* **Short task**:
Your task is to repeat the listing exactly.
━━━━━━━━━━━━━━━━
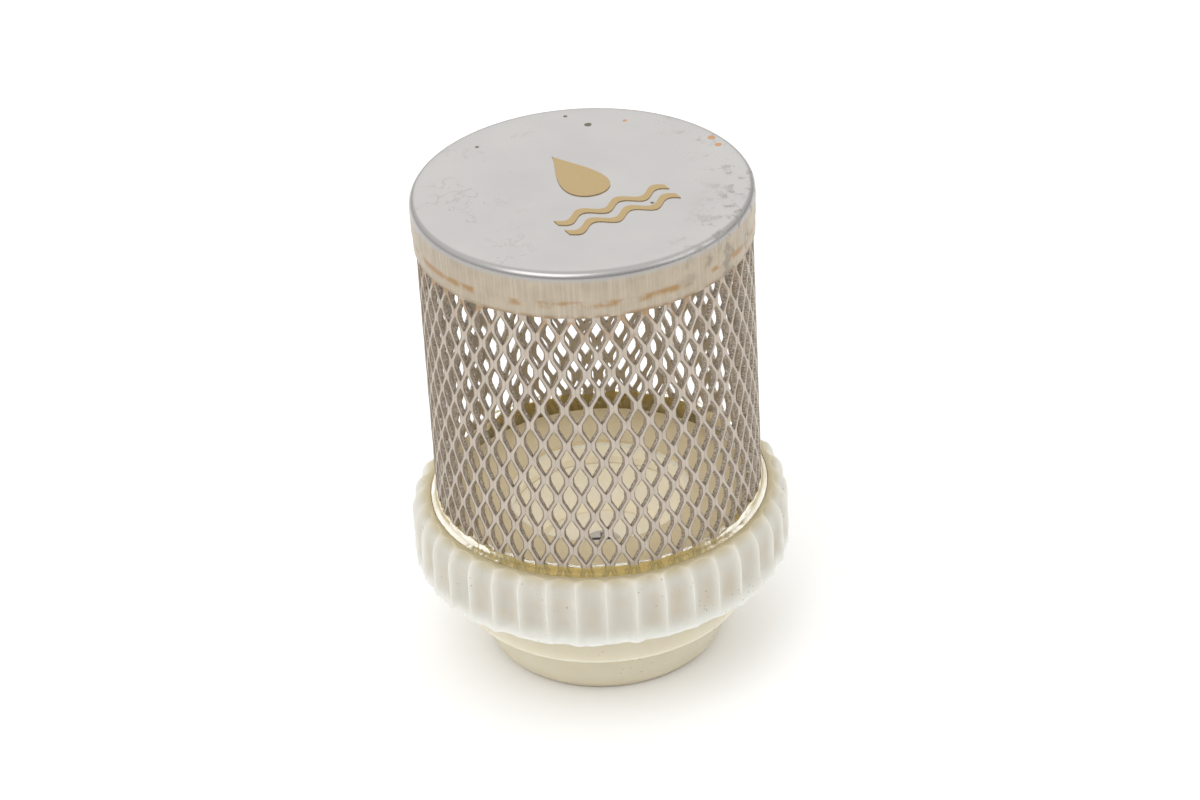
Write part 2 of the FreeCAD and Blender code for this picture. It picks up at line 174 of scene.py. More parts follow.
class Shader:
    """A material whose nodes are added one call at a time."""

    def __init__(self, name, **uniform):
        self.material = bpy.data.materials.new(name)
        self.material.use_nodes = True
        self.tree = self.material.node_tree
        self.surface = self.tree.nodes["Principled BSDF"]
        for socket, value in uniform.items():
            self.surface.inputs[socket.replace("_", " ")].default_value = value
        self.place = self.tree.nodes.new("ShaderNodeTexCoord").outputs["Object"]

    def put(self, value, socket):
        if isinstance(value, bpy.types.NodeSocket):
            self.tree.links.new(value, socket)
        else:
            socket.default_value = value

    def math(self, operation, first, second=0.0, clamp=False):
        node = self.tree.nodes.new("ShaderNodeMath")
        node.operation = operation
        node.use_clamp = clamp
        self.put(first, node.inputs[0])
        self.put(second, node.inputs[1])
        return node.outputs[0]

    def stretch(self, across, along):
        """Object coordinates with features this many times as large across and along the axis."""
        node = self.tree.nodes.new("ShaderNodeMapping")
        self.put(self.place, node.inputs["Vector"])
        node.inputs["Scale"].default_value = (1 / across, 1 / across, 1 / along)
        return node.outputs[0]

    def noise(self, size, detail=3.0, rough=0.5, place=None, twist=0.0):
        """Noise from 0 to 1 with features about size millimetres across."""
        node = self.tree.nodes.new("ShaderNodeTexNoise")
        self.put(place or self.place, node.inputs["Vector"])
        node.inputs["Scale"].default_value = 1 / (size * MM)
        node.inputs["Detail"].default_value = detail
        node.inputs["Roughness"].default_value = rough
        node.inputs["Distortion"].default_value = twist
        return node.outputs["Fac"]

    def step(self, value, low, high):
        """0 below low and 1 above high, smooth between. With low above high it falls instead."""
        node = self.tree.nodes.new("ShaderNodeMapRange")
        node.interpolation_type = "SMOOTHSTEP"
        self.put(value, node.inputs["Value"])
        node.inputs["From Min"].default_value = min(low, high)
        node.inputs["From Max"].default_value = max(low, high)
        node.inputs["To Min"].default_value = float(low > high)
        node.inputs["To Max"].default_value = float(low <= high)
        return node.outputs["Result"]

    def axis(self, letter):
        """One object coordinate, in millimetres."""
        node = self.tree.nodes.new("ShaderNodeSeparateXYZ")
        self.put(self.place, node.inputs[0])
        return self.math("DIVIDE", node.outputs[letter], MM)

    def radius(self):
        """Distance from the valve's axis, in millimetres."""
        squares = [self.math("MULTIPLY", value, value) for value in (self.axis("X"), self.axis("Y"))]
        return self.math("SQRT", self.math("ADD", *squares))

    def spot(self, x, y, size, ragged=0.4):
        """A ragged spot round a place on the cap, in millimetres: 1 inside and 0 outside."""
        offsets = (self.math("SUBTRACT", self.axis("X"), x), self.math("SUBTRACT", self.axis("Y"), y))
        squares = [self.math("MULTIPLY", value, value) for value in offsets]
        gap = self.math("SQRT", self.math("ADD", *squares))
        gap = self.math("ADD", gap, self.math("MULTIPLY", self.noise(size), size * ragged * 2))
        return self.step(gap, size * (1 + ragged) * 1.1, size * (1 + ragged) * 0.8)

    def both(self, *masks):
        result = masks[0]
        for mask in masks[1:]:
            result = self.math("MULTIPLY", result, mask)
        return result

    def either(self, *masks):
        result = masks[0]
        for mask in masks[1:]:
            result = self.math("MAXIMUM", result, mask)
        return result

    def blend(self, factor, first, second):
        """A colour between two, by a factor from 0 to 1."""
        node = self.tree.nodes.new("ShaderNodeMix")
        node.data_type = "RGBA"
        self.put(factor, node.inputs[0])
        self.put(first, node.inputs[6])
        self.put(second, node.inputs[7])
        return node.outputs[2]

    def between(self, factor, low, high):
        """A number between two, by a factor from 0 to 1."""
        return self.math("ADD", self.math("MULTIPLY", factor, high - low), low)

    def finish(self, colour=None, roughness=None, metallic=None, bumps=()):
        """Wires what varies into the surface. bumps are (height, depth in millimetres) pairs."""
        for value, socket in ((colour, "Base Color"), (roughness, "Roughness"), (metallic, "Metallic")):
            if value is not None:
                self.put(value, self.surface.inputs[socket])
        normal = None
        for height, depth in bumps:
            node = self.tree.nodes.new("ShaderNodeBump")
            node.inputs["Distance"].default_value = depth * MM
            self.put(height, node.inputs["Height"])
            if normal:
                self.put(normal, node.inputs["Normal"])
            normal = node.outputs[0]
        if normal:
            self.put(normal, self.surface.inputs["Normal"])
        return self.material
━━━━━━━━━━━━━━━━
* **Result**:
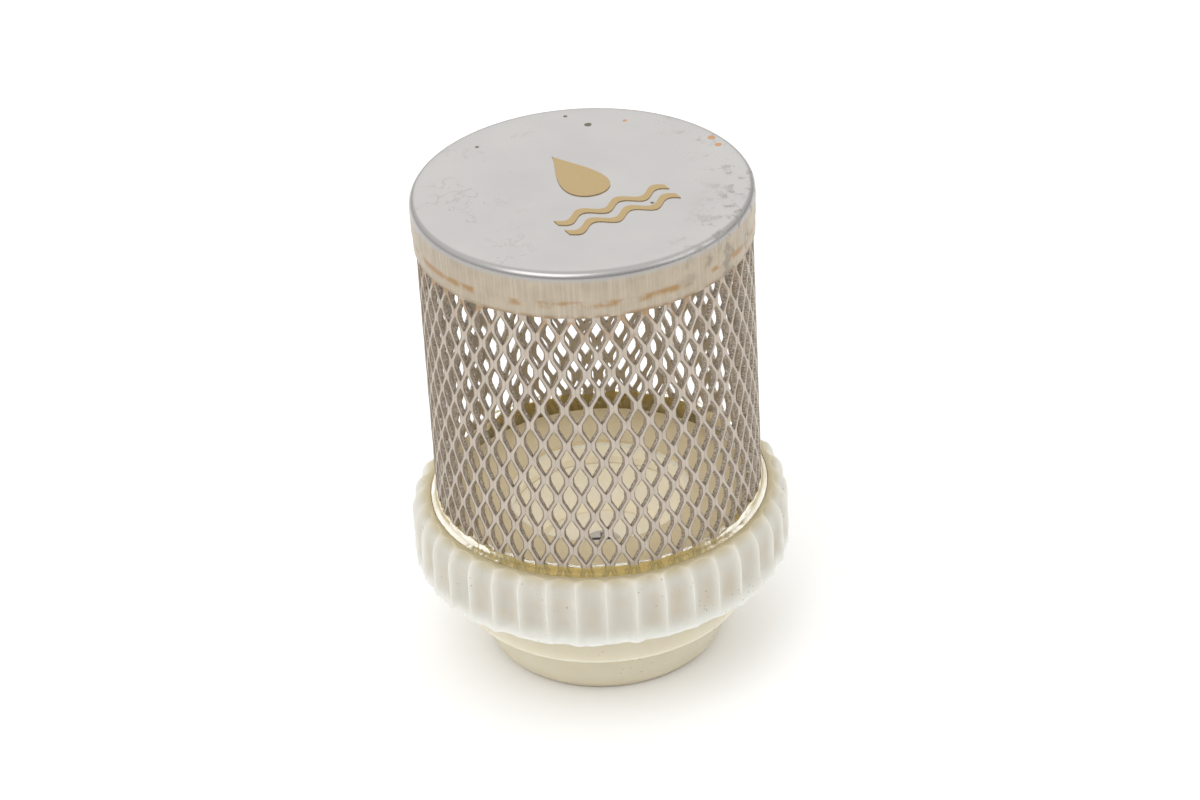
Write part 2 of the FreeCAD and Blender code for this picture. It picks up at line 174 of scene.py. More parts follow.
class Shader:
    """A material whose nodes are added one call at a time."""

    def __init__(self, name, **uniform):
        self.material = bpy.data.materials.new(name)
        self.material.use_nodes = True
        self.tree = self.material.node_tree
        self.surface = self.tree.nodes["Principled BSDF"]
        for socket, value in uniform.items():
            self.surface.inputs[socket.replace("_", " ")].default_value = value
        self.place = self.tree.nodes.new("ShaderNodeTexCoord").outputs["Object"]

    def put(self, value, socket):
        if isinstance(value, bpy.types.NodeSocket):
            self.tree.links.new(value, socket)
        else:
            socket.default_value = value

    def math(self, operation, first, second=0.0, clamp=False):
        node = self.tree.nodes.new("ShaderNodeMath")
        node.operation = operation
        node.use_clamp = clamp
        self.put(first, node.inputs[0])
        self.put(second, node.inputs[1])
        return node.outputs[0]

    def stretch(self, across, along):
        """Object coordinates with features this many times as large across and along the axis."""
        node = self.tree.nodes.new("ShaderNodeMapping")
        self.put(self.place, node.inputs["Vector"])
        node.inputs["Scale"].default_value = (1 / across, 1 / across, 1 / along)
        return node.outputs[0]

    def noise(self, size, detail=3.0, rough=0.5, place=None, twist=0.0):
        """Noise from 0 to 1 with features about size millimetres across."""
        node = self.tree.nodes.new("ShaderNodeTexNoise")
        self.put(place or self.place, node.inputs["Vector"])
        node.inputs["Scale"].default_value = 1 / (size * MM)
        node.inputs["Detail"].default_value = detail
        node.inputs["Roughness"].default_value = rough
        node.inputs["Distortion"].default_value = twist
        return node.outputs["Fac"]

    def step(self, value, low, high):
        """0 below low and 1 above high, smooth between. With low above high it falls instead."""
        node = self.tree.nodes.new("ShaderNodeMapRange")
        node.interpolation_type = "SMOOTHSTEP"
        self.put(value, node.inputs["Value"])
        node.inputs["From Min"].default_value = min(low, high)
        node.inputs["From Max"].default_value = max(low, high)
        node.inputs["To Min"].default_value = float(low > high)
        node.inputs["To Max"].default_value = float(low <= high)
        return node.outputs["Result"]

    def axis(self, letter):
        """One object coordinate, in millimetres."""
        node = self.tree.nodes.new("ShaderNodeSeparateXYZ")
        self.put(self.place, node.inputs[0])
        return self.math("DIVIDE", node.outputs[letter], MM)

    def radius(self):
        """Distance from the valve's axis, in millimetres."""
        squares = [self.math("MULTIPLY", value, value) for value in (self.axis("X"), self.axis("Y"))]
        return self.math("SQRT", self.math("ADD", *squares))

    def spot(self, x, y, size, ragged=0.4):
        """A ragged spot round a place on the cap, in millimetres: 1 inside and 0 outside."""
        offsets = (self.math("SUBTRACT", self.axis("X"), x), self.math("SUBTRACT", self.axis("Y"), y))
        squares = [self.math("MULTIPLY", value, value) for value in offsets]
        gap = self.math("SQRT", self.math("ADD", *squares))
        gap = self.math("ADD", gap, self.math("MULTIPLY", self.noise(size), size * ragged * 2))
        return self.step(gap, size * (1 + ragged) * 1.1, size * (1 + ragged) * 0.8)

    def both(self, *masks):
        result = masks[0]
        for mask in masks[1:]:
            result = self.math("MULTIPLY", result, mask)
        return result

    def either(self, *masks):
        result = masks[0]
        for mask in masks[1:]:
            result = self.math("MAXIMUM", result, mask)
        return result

    def blend(self, factor, first, second):
        """A colour between two, by a factor from 0 to 1."""
        node = self.tree.nodes.new("ShaderNodeMix")
        node.data_type = "RGBA"
        self.put(factor, node.inputs[0])
        self.put(first, node.inputs[6])
        self.put(second, node.inputs[7])
        return node.outputs[2]

    def between(self, factor, low, high):
        """A number between two, by a factor from 0 to 1."""
        return self.math("ADD", self.math("MULTIPLY", factor, high - low), low)

    def finish(self, colour=None, roughness=None, metallic=None, bumps=()):
        """Wires what varies into the surface. bumps are (height, depth in millimetres) pairs."""
        for value, socket in ((colour, "Base Color"), (roughness, "Roughness"), (metallic, "Metallic")):
            if value is not None:
                self.put(value, self.surface.inputs[socket])
        normal = None
        for height, depth in bumps:
            node = self.tree.nodes.new("ShaderNodeBump")
            node.inputs["Distance"].default_value = depth * MM
            self.put(height, node.inputs["Height"])
            if normal:
                self.put(normal, node.inputs["Normal"])
            normal = node.outputs[0]
        if normal:
            self.put(normal, self.surface.inputs["Normal"])
        return self.material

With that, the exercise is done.